While metal is the name of the game bonding the whole crazy scene together, tracks like "Invitation To Die" drop the metal altogether and instead create a symphonic orchestral sound that breaks out the woodwinds and piano as the main instruments leaving the raspy vocals as the only indication that SIGH is a metal band at all. "Pathetic" starts out sounding like a symphonic rock version of the James Bond theme song that follows suit and makes you wonder if SIGH had now abandoned metal altogether in favor of multi-layered orchestrations that aspire to a career of action movie soundtracks but then "Curse Of Izanagi" resumes the black metal du jour however it retains the symphonic effects and even cranks out a stealthy guitar solo.
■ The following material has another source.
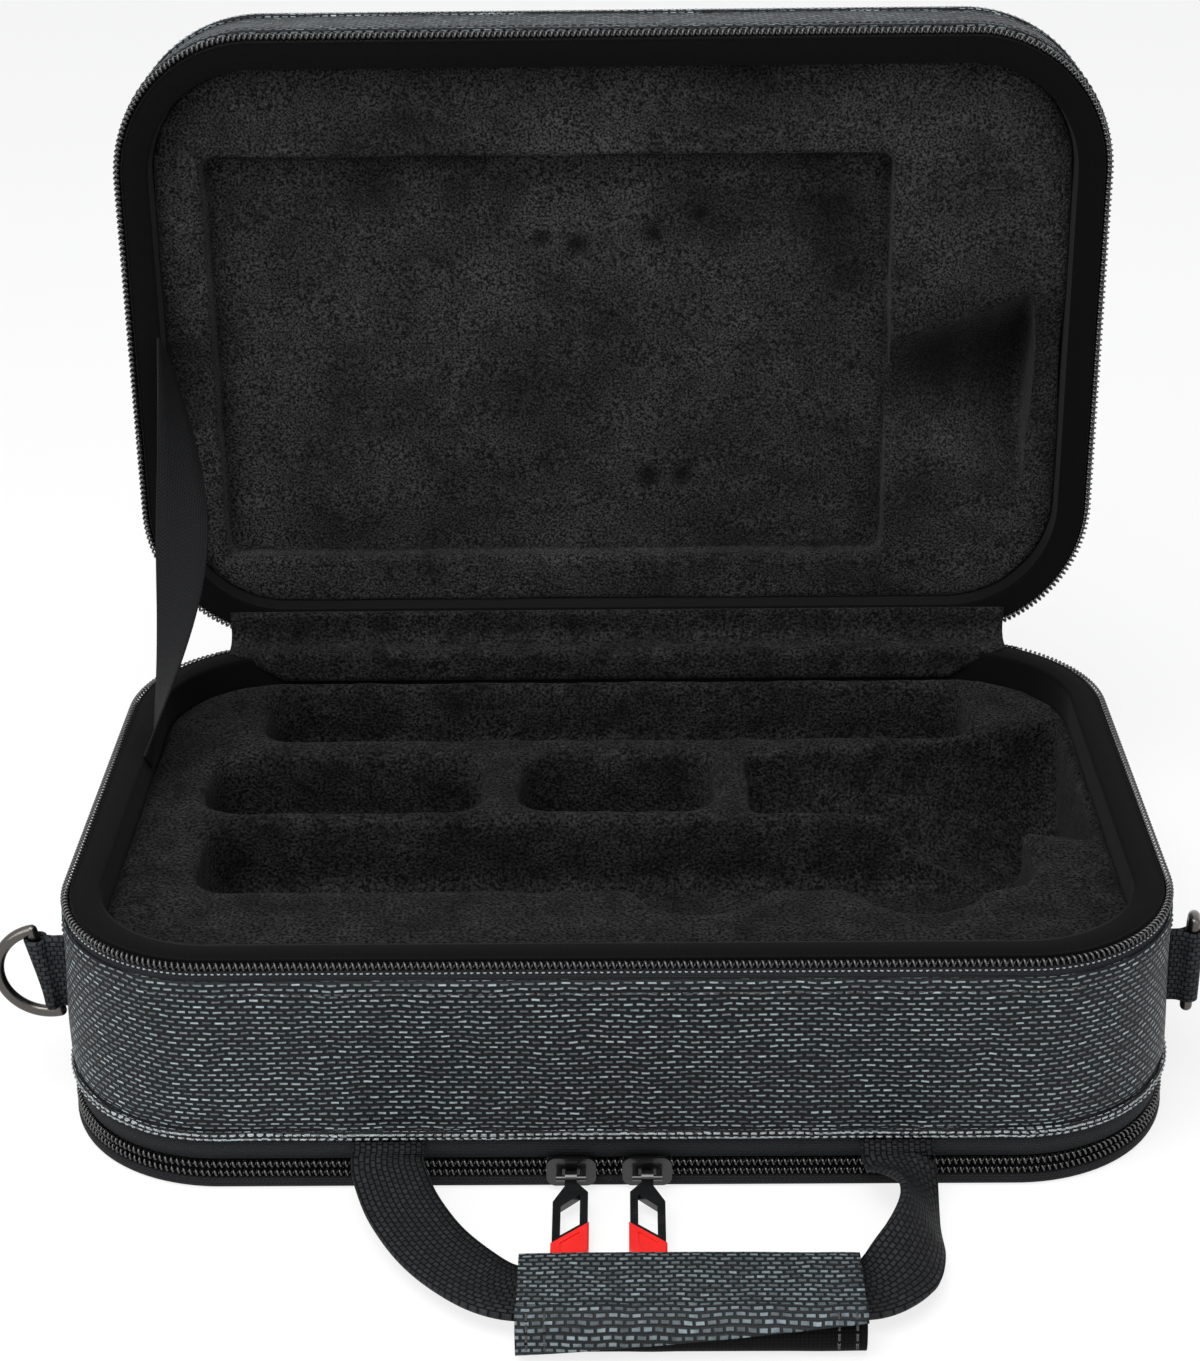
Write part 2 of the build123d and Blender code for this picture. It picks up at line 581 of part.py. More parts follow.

Clearly SIGH was becoming an unhinged loose canon taking metal to places never conceived of and the world would never be the same.

The album culminates with the 9 minute plus grand finale "Seed Of Eternity" which finds the band's newfound liberties stretching out into untethered progressive excesses. The track pretty much brings together the black metal bombast, the blues rock, symphonic orchestrations and stealthy meandering compositional approach that would continue on up to "Imaginary Sonicscape" and launch SIGH's bizarre interpretation of metal music into the larger international scene. Overall HAIL HORROR HAIL is a more focused affair than some of the album's that follow but pinpoint the exact moment when the band had an apparent realization that they weren't like the rest of the kids on the playground and decided to embrace it as a strength rather than a weakness and for that we can only be grateful that these musical freaks had enough self-confidence to sally forth into the brave new world of avant-garde metal with no restrictions.